[START Given material]
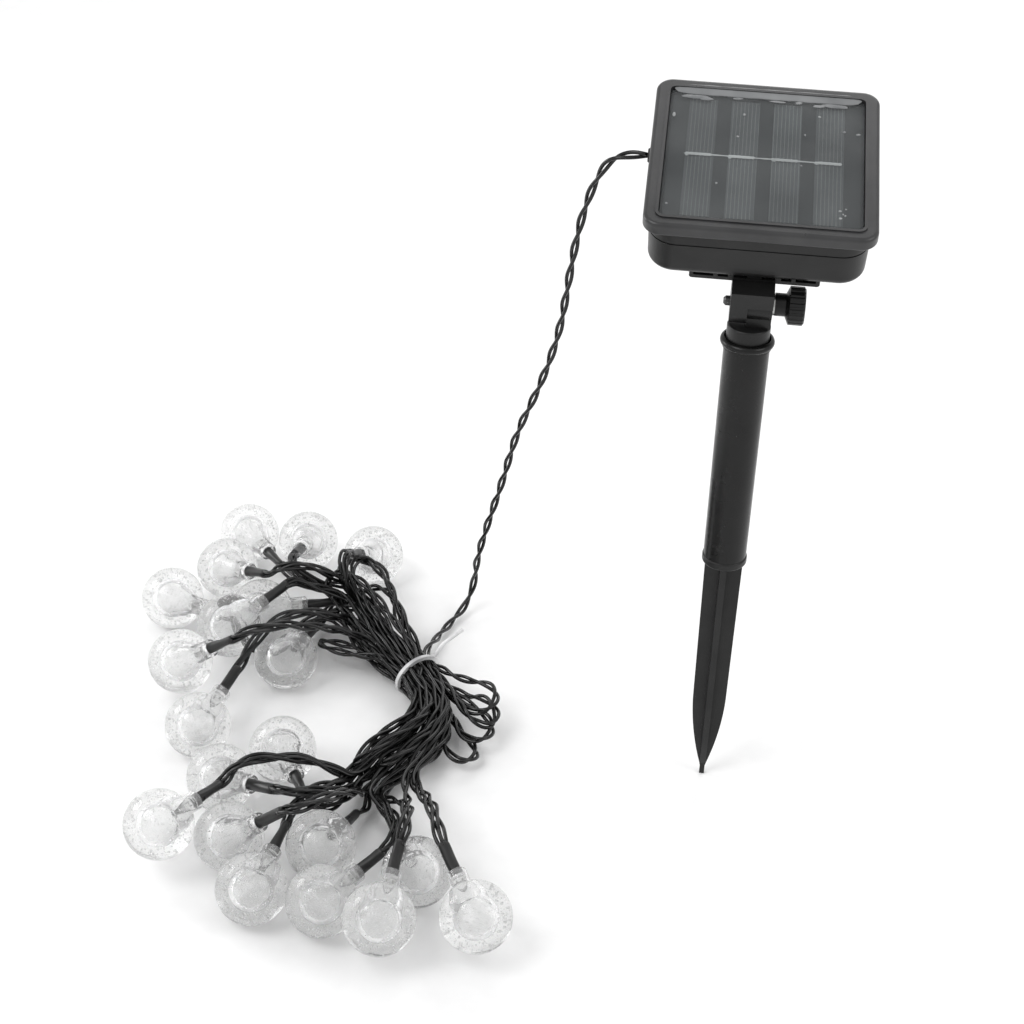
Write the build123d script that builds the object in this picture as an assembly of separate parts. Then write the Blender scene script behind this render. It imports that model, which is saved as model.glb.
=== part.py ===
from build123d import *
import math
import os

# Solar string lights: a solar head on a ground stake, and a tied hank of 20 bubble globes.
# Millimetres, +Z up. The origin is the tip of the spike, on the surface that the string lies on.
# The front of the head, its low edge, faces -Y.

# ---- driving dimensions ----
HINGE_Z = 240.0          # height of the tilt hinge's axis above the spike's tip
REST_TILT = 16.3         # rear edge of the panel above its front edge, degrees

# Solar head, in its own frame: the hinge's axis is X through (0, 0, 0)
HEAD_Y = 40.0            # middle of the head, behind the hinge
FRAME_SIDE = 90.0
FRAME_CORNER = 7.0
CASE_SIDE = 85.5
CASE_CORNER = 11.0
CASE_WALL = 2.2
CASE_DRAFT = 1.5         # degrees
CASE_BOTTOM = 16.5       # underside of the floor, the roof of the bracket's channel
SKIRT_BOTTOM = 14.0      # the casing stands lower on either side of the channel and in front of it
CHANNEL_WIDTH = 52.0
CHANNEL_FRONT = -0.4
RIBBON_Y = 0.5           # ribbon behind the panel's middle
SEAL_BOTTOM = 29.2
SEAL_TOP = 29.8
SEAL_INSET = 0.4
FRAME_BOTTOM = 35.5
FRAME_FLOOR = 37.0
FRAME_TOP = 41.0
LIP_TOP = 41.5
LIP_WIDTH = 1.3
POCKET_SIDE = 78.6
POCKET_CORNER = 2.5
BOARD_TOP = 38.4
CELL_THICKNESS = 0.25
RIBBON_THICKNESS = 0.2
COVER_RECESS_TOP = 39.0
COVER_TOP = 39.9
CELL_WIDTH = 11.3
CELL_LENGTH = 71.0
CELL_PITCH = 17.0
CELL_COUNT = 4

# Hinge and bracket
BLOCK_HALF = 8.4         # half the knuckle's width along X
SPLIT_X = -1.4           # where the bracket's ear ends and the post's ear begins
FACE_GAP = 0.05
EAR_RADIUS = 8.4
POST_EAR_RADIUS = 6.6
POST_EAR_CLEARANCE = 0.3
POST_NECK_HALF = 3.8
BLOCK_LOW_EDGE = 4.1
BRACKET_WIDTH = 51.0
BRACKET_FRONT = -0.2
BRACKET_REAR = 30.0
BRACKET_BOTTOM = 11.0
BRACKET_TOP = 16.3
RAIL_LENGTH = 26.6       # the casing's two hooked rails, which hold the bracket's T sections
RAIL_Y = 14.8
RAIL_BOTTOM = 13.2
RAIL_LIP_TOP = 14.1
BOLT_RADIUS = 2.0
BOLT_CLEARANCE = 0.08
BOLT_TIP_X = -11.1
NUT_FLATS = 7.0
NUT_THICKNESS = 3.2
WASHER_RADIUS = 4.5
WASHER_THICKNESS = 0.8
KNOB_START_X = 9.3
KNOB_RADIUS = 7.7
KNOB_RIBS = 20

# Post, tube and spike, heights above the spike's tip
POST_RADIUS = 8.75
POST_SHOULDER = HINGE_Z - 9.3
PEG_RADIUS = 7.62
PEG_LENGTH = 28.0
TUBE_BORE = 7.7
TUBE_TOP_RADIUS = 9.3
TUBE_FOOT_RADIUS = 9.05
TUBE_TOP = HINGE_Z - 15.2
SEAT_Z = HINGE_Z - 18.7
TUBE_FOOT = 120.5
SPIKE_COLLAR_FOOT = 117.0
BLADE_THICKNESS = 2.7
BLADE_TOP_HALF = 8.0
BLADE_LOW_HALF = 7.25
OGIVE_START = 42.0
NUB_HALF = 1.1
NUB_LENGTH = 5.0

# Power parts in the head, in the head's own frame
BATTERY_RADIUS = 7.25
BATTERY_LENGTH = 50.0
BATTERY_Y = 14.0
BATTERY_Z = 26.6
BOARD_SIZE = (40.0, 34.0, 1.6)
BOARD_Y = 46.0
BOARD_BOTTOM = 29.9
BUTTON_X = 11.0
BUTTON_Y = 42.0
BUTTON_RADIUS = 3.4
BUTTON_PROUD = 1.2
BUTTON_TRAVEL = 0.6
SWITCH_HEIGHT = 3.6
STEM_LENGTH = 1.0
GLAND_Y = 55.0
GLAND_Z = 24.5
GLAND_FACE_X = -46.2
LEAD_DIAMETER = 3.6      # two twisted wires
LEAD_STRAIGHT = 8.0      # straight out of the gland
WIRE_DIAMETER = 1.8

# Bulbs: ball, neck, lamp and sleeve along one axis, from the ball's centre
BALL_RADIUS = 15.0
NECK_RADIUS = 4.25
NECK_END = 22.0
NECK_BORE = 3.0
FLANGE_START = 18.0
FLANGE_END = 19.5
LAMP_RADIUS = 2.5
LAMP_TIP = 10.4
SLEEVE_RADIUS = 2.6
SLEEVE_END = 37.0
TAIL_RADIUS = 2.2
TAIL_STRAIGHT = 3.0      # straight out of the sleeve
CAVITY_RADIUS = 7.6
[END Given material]
## Job
Set down, exactly as written, each line of the data from its opening line through the one containing "# The front". Output nothing more.

## Finished task
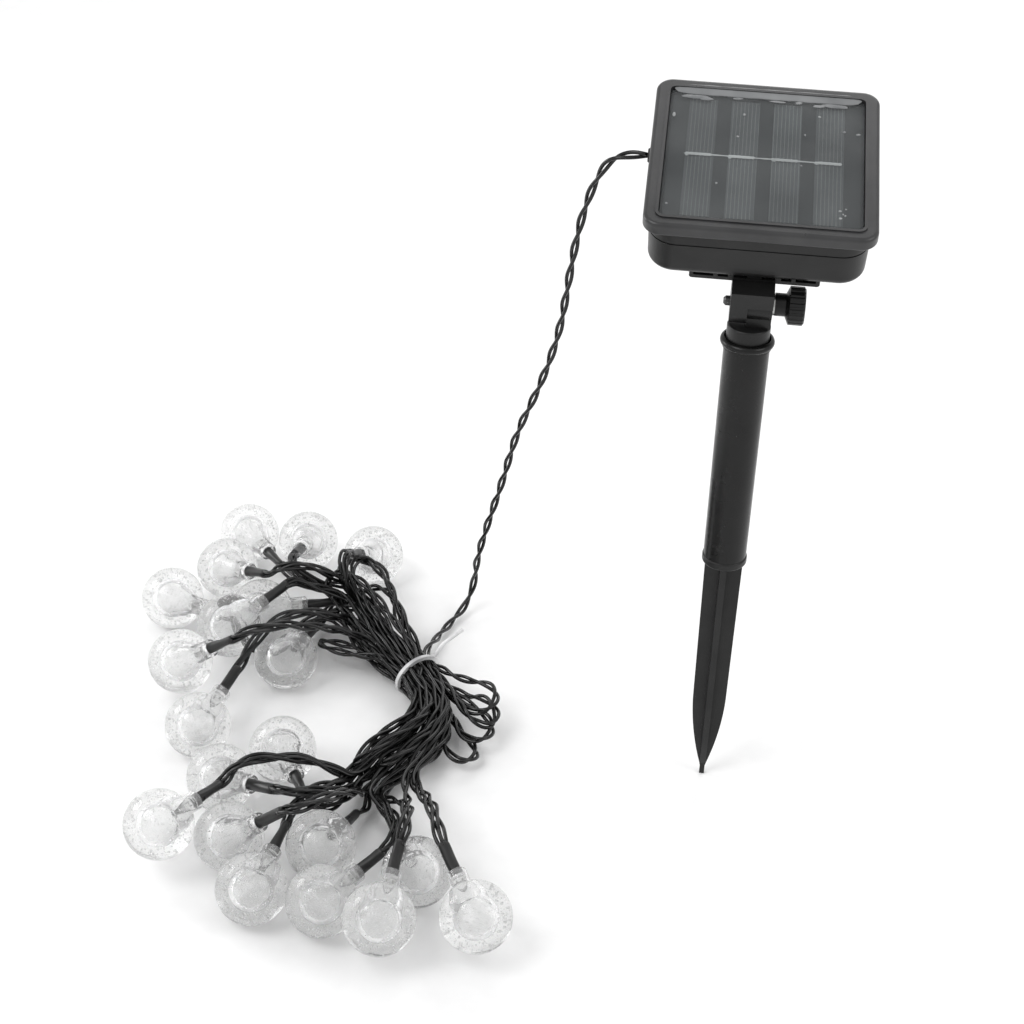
Write the build123d script that builds the object in this picture as an assembly of separate parts. Then write the Blender scene script behind this render. It imports that model, which is saved as model.glb.
=== part.py ===
from build123d import *
import math
import os

# Solar string lights: a solar head on a ground stake, and a tied hank of 20 bubble globes.
# Millimetres, +Z up. The origin is the tip of the spike, on the surface that the string lies on.
# The front of the head, its low edge, faces -Y.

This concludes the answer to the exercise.